Muito devedora dos trabalhos de investigação da historiadora Audrey Leblanc, Icônes de Mai: les images ont une histoire mostra como a procura e o favorecimento mediático de imagens com elementos icónicos, não sendo surpreendente numa época em que a cultura popular, na música, no cinema, na publicidade, se estava a especializar na produção de ícones – em 1967, Guy Debord chamara “sociedade do espectáculo” a esse novo mundo povoado de “imagens-objectos” –, condicionou a memória visual do Maio de 1968 (e o próprio facto de falarmos hoje apenas do Maio de 68, esquecendo os acontecimentos talvez menos glamourosos de Junho, é já um resultado dessa memória culturalmente construída).

O reverso desta espécie de darwinismo fotográfico em que vencem os mais icónicos também ajuda a explicar, por exemplo, o apagamento quase completo da fotografia a cores nas evocações visuais do movimento, uma “amnésia mediática” sublinhada noutro capítulo da exposição, onde se desmente com abundantes exemplos a convicção retrospectivamente criada de que o arquivo fotográfico do Maio de 68 era essencialmente um acervo de imagens a preto e branco.

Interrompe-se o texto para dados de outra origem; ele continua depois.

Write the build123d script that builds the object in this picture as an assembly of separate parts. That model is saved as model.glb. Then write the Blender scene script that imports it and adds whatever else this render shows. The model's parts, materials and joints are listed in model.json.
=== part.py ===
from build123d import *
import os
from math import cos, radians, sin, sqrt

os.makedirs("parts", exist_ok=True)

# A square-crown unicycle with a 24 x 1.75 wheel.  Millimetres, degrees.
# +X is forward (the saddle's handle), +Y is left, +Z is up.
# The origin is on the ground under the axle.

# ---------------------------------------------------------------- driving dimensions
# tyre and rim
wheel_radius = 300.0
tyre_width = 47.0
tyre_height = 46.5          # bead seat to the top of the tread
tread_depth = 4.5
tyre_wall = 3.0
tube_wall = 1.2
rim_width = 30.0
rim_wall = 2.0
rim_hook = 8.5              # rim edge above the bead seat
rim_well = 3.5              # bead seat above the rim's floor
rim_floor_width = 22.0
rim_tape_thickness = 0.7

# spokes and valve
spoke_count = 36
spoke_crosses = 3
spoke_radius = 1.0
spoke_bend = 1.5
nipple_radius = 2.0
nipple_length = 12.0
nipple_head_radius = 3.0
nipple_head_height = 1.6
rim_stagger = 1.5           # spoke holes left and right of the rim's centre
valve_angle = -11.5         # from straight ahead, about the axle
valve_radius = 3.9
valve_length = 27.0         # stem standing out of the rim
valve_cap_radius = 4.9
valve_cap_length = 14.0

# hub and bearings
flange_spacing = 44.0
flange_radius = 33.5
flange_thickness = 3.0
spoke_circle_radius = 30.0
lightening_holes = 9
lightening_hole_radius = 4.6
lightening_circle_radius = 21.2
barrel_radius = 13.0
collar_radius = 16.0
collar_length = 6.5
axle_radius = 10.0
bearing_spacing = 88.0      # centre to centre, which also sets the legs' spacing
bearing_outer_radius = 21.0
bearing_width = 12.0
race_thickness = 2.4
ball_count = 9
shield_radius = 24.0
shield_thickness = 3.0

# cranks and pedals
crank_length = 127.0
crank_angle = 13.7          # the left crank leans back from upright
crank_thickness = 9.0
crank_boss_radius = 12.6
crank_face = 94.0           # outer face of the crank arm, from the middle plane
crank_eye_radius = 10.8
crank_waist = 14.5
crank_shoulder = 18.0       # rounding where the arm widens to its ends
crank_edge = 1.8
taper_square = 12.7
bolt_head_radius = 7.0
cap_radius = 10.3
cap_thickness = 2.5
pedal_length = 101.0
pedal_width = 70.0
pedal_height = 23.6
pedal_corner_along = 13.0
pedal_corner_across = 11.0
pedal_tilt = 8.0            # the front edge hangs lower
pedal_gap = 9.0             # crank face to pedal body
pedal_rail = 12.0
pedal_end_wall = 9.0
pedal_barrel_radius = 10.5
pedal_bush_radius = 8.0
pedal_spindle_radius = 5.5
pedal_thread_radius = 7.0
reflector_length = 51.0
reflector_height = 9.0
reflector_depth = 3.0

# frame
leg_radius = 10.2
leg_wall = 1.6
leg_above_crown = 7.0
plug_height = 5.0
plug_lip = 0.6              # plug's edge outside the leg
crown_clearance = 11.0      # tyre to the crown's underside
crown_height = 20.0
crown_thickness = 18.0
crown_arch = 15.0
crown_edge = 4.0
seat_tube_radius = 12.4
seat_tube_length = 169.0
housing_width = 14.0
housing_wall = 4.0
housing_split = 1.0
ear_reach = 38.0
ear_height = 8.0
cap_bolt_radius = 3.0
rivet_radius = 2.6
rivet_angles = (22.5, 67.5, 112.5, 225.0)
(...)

E o núcleo final de Icônes de Mai chama a atenção para um exemplo óbvio de imagens que foram desprezadas justamente por delas estarem ausentes quaisquer ícones reconhecíveis: as fotografias, muito numerosas mas muito pouco reproduzidas, da chamada “noite das barricadas”, de 10 para 11 de Maio.

São imagens que mostram como nenhumas outras a dimensão da revolta. Mas estas fotografias, tiradas à noite, de multidões anónimas e de ruas esventradas e bloqueadas por pilhas de parelelos, tábuas, grades, até carros voltados ao contrário, não tinham uma leitura tão imediata, nem se prestavam tão eficazmente a servir de símbolo visual do espírito do tempo, como a insolência de um jovem estudante a sorrir para um polícia ou o dramatismo hierático de uma nova e bela Mariana (irmã da que Delacroix pintara em celebração dos “três gloriosos” dias da revolução de Julho de 1830) a conduzir o seu povo juvenil à liberdade.